Os não brancos somaram 42,9% (a soma dos percentuais não fecha 100% porque há registros de candidatos sem informação étnica).
Observe que, ao final do pleito, 70,4% dos candidatos eleitos pelo PL foram os que se declararam brancos. Os não brancos representaram menos de 30% dos que obtiveram mandato.
O mesmo fenômeno ocorreu nos 12 partidos que encabeçam o ranking das legendas hegemonicamente brancas.
Na outra ponta dessa relação, os partidos que mais apresentaram candidaturas não brancas foram, pela ordem, o PCB, Avante, PMB, Rede, Solidariedade, PT, PV, Agir, Democracia Cristã e Mobilização Nacional.
Apenas a título de exemplo, o Partido Comunista Brasileiro, que mais cedeu legenda para as minorias (72% das vagas), elegeu 70% de negros, pardos, indígenas e amarelos.
Em seguida, surgem o Avante e o PMB, que também conseguiram manter paridade entre o percentual étnico de candidatos apresentados e a proporção de eleitos. Porém, da quarta à vigésima quinta colocação, todos os demais partidos elegeram um percentual de brancos maior do que o de candidaturas brancas apresentadas.
Gênero: o mesmo de sempre
A história recente mostra com clareza que a maior parte das agremiações políticas não passa de autênticos “clubes do Bolinha”.
Na eleição de 2018, por exemplo, o PSL, que depois se fundiu ao DEM no União Brasil, criou candidaturas fantasmas para se apropriar da fração do Fundo Eleitoral destinada à cota feminina.

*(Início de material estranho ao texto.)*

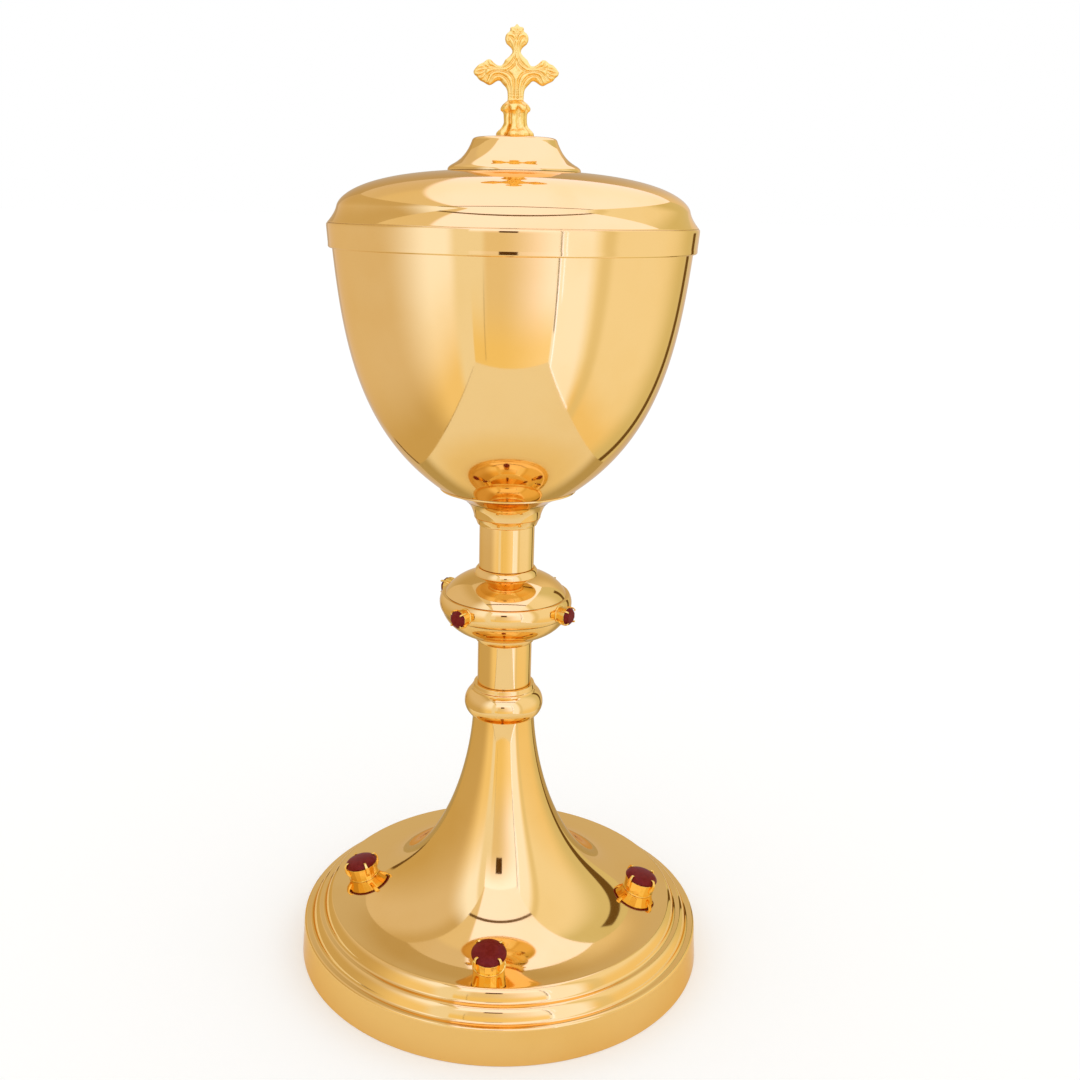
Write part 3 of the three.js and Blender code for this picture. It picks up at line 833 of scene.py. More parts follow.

O escândalo foi enorme, mas até hoje não resultou em qualquer tipo de punição. Marcelo Álvaro Antônio, que foi ministro do Turismo de Bolsonaro e presidia o PSL, chegou a ser indiciado, mas conseguiu um novo mandato de deputado federal em 2022 pelo PL — e aí, vida que segue!
A leitura atenta dos registros de candidatura do TSE revela que o machismo ainda atua fortemente nos partidos políticos.
Dez dos onze partidos que menos destinaram vagas às mulheres são de direita: PL, PMN, Progressistas, PSD, MDB, Republicanos, PRD, DC, Avante e União Brasil, nesta ordem.
Na outra ponta do ranking, UP, PCdoB, PSOL, PSTU e PV foram os partidos que mais abriram espaço para as mulheres. Elas ocuparam entre 39% e 54% das vagas oferecidas nas convenções.
Quando se toma o perfil das candidaturas vitoriosas, apenas o PSOL conseguiu eleger proporcionalmente mais mulheres (47,6%) do que o percentual de candidaturas femininas cedidas (40,48%).
Em todas as demais agremiações, o desempenho das candidaturas femininas foi pífio, se comparado à proporção de mulheres candidatas.
Os piores resultados foram os do Agir, PMN e PRTB, nos quais as mulheres eleitas representaram entre 12% e 13% das candidaturas bem-sucedidas.
Se ser mulher no contexto partidário já não é fácil, imagine ser mulher e preta. Das 83.492 mulheres que se declararam pretas e disputaram eleição, apenas 5.106 conseguiram se eleger. Isso corresponde a 6,11%.
Entre as candidatas declaradas brancas (74.573), foram eleitas 7.315. O percentual de candidaturas vitoriosas foi de 9,81%.
Desses recortes surgem duas perguntas: por que alguns poucos partidos conseguem manter a representatividade étnica e outros muitos não conseguem? E por que as mulheres são tão malsucedidas nas campanhas eleitorais?
São perguntas aparentemente simples, mas que só terão resposta quando a Sociologia Política se debruçar sobre as razões que ainda levam a essas distorções.
É lícito supor que há fatores estruturais atuando por trás desse descompasso. Para quem busca entender a resiliência dos preconceitos em pleno século 21, há algumas evidentes suspeitas imediatas: ou os partidos investem menos, se empenham menos em candidaturas que representam minorias, ou o eleitorado é estruturalmente racista e misógino.